Efficient Local Search in Coordination Games on Graphs

TL;DR

This paper investigates the existence and efficient computation of pure Nash and strong equilibria in coordination games on specific classes of graphs, providing polynomial-time algorithms for certain graph classes and showing limitations in generalizations.

Contribution

It identifies graph classes where finite improvement paths lead to equilibria in polynomial time and demonstrates the optimality of these results.

Findings

Polynomial-time algorithms for equilibria in certain graph classes

Existence of equilibria in DAGs and cliques

Limitations in general graph classes

Abstract

We study strategic games on weighted directed graphs, where the payoff of a player is defined as the sum of the weights on the edges from players who chose the same strategy augmented by a fixed non-negative bonus for picking a given strategy. These games capture the idea of coordination in the absence of globally common strategies. Prior work shows that the problem of determining the existence of a pure Nash equilibrium for these games is NP-complete already for graphs with all weights equal to one and no bonuses. However, for several classes of graphs (e.g. DAGs and cliques) pure Nash equilibria or even strong equilibria always exist and can be found by simply following a particular improvement or coalition-improvement path, respectively.

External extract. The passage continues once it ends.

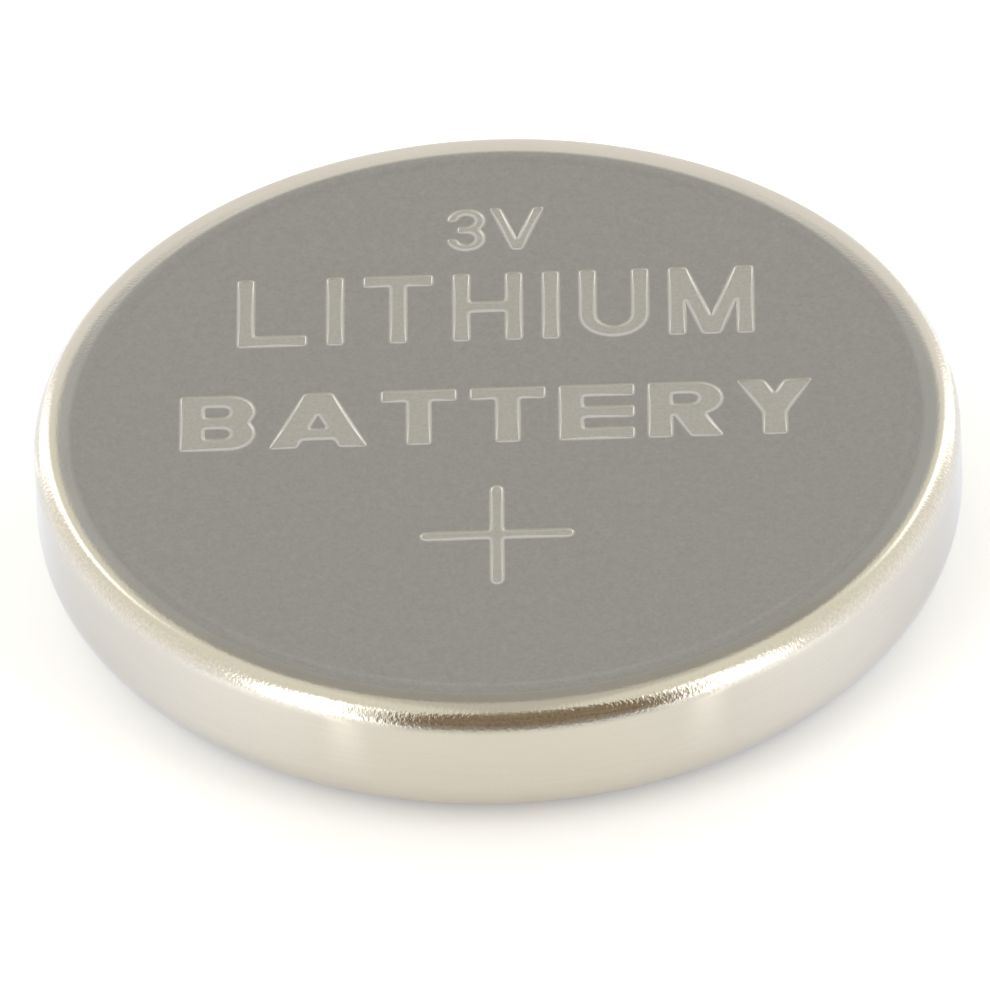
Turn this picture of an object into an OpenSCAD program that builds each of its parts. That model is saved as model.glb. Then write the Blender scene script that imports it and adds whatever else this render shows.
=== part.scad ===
// Lithium coin cell, 20 mm across and 3.2 mm thick, lying on its negative cap.
// The axis of the cell is Z, the positive face is up, and the marks read from -Y.
// Every round piece is one profile, drawn with x as the radius and y as the height,
// and turned about the axis.

/* [Cell] */
// Diameter over the positive can
cell_d = 20; // [19:0.1:25]
// Height from the negative face to the positive face
cell_h = 3.2; // [3:0.1:5.4]

/* [Positive can] */
// Sheet thickness of the can
can_t = 0.25; // [0.2:0.01:0.3]
// Outer radius of the corner between the positive face and the wall
can_corner_r = 0.5; // [0.35:0.01:0.8]
// Outer radius of the rim where it is crimped over the seal
crimp_r = 1.1; // [0.9:0.05:1.2]
// How far the negative face stands below the crimped rim
cap_proud = 0.2; // [0.1:0.01:0.3]

/* [Negative cap] */
// Sheet thickness of the cap
cap_t = 0.25; // [0.2:0.01:0.3]
// Distance from the outside of the can to the side of the cap
rim_w = 1.15; // [1.1:0.01:1.25]
// Outer radius of the corner between the negative face and the side of the cap
cap_corner_r = 0.4; // [0.3:0.01:0.45]
// Outer radius of the bend between the shoulder and the skirt
cap_bend_r = 0.3; // [0.3:0.01:0.35]
// Radius of the inside bend between the side and the shoulder
cap_fillet_r = 0.1; // [0.05:0.01:0.12]

/* [Gasket] */
// Thickness of the gasket between the can and the skirt of the cap
gasket_t = 0.4; // [0.35:0.01:0.45]
// Thickness of the gasket between the crimped rim and the shoulder of the cap
gasket_lip_t = 0.35; // [0.3:0.01:0.4]
// Thickness of the foot that carries the skirt of the cap
gasket_foot_t = 0.4; // [0.3:0.01:0.5]
// Width of the foot, from the wall of the can inwards
gasket_foot_w = 1.25; // [1:0.05:1.4]
// Width of gasket that shows between the crimped rim and the cap
gasket_show_w = 0.2; // [0.15:0.01:0.25]
// Depth of that gasket below the rim's lowest point
gasket_recess = 0.05; // [0:0.01:0.1]
// Clearance on each side of the gasket, filled by the sealant film
seal_gap = 0.01; // [0.005:0.005:0.02]

/* [Electrodes] */
// Thickness of the lithium disc
lithium_t = 0.6; // [0.4:0.05:0.7]
// Gap between the lithium disc and the side of the cap
lithium_gap = 0.6; // [0.3:0.05:1]
// Thickness of the separator
separator_t = 0.2; // [0.15:0.01:0.25]
// Gap between the separator and the side of the cap
separator_gap = 0.1; // [0.05:0.01:0.2]
// Gap between the cathode ring and the foot of the gasket
ring_gap = 0.3; // [0.1:0.05:0.5]
// Sheet thickness of the cathode ring
ring_t = 0.2; // [0.15:0.01:0.25]
// Height of the cathode ring
ring_h = 0.9; // [0.6:0.05:1.1]
// Width of the cathode ring's lip on the can
ring_lip_w = 0.8; // [0.5:0.05:1.2]

/* [Marks] */
// Depth of the marks stamped into the positive face
mark_depth = 0.02; // [0.01:0.005:0.08]
// Length of each bar of the plus sign
plus_len = 3.32; // [2.4:0.02:3.6]
// Width of each bar of the plus sign
plus_w = 0.28; // [0.16:0.01:0.4]
// Distance of the plus sign from the axis
plus_off = 3.9; // [3.7:0.05:4.6]
// Height of the voltage mark
volt_h = 1.45; // [1.1:0.05:1.6]
// Width of the figure in the voltage mark
figure_w = 0.86; // [0.8:0.01:0.95]
// Width of the letter in the voltage mark
volt_letter_w = 1.18; // [1:0.01:1.3]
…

In this paper we identify several natural classes of graphs for which a finite improvement or coalition-improvement path of polynomial length always exists, and, as a consequence, a Nash equilibrium or strong equilibrium in them can be found in polynomial time. We also argue that these results are optimal in the sense that in natural generalisations of these classes of graphs, a pure Nash equilibrium may not even exist.